*Listed entries*:

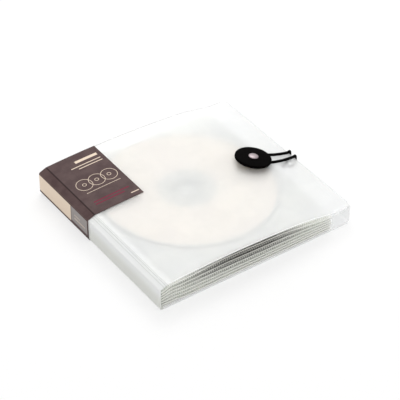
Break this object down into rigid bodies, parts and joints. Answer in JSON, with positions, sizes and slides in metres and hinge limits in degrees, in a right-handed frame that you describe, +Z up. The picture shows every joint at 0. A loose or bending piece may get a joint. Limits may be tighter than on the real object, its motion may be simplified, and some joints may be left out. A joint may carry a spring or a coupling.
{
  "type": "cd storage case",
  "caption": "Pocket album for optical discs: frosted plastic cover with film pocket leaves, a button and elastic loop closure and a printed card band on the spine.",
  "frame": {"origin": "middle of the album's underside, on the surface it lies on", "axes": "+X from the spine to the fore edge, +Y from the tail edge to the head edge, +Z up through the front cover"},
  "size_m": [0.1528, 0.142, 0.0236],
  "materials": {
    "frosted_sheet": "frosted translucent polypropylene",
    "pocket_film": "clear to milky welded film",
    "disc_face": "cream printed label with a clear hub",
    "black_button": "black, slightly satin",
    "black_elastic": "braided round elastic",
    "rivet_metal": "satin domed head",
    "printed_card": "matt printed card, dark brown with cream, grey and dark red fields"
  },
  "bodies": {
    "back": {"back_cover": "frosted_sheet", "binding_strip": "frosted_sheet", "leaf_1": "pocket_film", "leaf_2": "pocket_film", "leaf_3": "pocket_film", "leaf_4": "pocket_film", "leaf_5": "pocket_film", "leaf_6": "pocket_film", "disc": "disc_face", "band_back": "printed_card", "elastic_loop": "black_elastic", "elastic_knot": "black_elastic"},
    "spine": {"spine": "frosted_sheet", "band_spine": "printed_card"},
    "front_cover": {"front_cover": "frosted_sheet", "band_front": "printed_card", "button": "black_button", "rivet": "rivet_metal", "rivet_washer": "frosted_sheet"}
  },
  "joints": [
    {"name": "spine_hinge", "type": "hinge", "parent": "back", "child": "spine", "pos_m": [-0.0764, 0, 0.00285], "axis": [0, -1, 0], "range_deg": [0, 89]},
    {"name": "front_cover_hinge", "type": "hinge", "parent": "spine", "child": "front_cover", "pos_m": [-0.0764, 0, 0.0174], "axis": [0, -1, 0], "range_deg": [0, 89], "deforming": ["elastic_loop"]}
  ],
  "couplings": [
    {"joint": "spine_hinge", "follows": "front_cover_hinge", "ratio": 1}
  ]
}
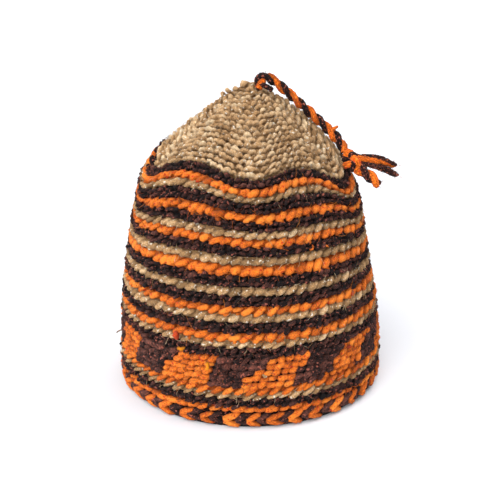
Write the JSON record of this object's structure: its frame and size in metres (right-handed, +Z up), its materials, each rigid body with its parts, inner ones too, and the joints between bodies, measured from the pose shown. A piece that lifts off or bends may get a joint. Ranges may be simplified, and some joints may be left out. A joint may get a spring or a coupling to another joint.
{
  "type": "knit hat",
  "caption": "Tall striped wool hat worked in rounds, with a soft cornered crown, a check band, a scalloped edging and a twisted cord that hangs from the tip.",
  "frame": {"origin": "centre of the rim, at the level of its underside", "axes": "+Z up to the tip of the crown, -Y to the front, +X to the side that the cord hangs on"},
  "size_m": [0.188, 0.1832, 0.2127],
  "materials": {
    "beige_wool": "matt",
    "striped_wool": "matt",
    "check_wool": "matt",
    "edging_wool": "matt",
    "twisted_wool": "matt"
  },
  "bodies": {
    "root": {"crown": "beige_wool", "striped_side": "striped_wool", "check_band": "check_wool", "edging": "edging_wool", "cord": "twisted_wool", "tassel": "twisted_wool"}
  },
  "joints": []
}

---

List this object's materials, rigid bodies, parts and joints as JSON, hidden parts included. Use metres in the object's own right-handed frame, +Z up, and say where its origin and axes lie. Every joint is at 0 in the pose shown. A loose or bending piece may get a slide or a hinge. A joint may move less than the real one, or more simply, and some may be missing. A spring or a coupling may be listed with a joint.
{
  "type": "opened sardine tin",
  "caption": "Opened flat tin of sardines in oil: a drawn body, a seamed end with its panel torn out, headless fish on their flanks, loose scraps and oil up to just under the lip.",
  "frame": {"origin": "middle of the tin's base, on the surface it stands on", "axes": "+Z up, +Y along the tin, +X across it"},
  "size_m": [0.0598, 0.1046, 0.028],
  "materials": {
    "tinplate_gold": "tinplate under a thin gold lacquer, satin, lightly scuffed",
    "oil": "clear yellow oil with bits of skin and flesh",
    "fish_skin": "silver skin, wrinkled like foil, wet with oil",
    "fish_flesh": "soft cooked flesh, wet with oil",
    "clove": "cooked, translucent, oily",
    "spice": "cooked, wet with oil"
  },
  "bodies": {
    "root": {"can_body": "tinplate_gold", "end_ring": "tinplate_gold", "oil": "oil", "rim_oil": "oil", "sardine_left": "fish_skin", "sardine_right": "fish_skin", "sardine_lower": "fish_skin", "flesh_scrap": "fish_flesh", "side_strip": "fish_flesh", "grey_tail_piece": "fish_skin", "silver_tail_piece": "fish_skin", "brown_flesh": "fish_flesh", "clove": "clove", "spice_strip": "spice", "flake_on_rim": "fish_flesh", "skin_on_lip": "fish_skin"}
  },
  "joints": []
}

*Direction*: List each line in the listing that contains the string "object".

*Full response*:
Break this object down into rigid bodies, parts and joints. Answer in JSON, with positions, sizes and slides in metres and hinge limits in degrees, in a right-handed frame that you describe, +Z up. The picture shows every joint at 0. A loose or bending piece may get a joint. Limits may be tighter than on the real object, its motion may be simplified, and some joints may be left out. A joint may carry a spring or a coupling.
Write the JSON record of this object's structure: its frame and size in metres (right-handed, +Z up), its materials, each rigid body with its parts, inner ones too, and the joints between bodies, measured from the pose shown. A piece that lifts off or bends may get a joint. Ranges may be simplified, and some joints may be left out. A joint may get a spring or a coupling to another joint.
List this object's materials, rigid bodies, parts and joints as JSON, hidden parts included. Use metres in the object's own right-handed frame, +Z up, and say where its origin and axes lie. Every joint is at 0 in the pose shown. A loose or bending piece may get a slide or a hinge. A joint may move less than the real one, or more simply, and some may be missing. A spring or a coupling may be listed with a joint.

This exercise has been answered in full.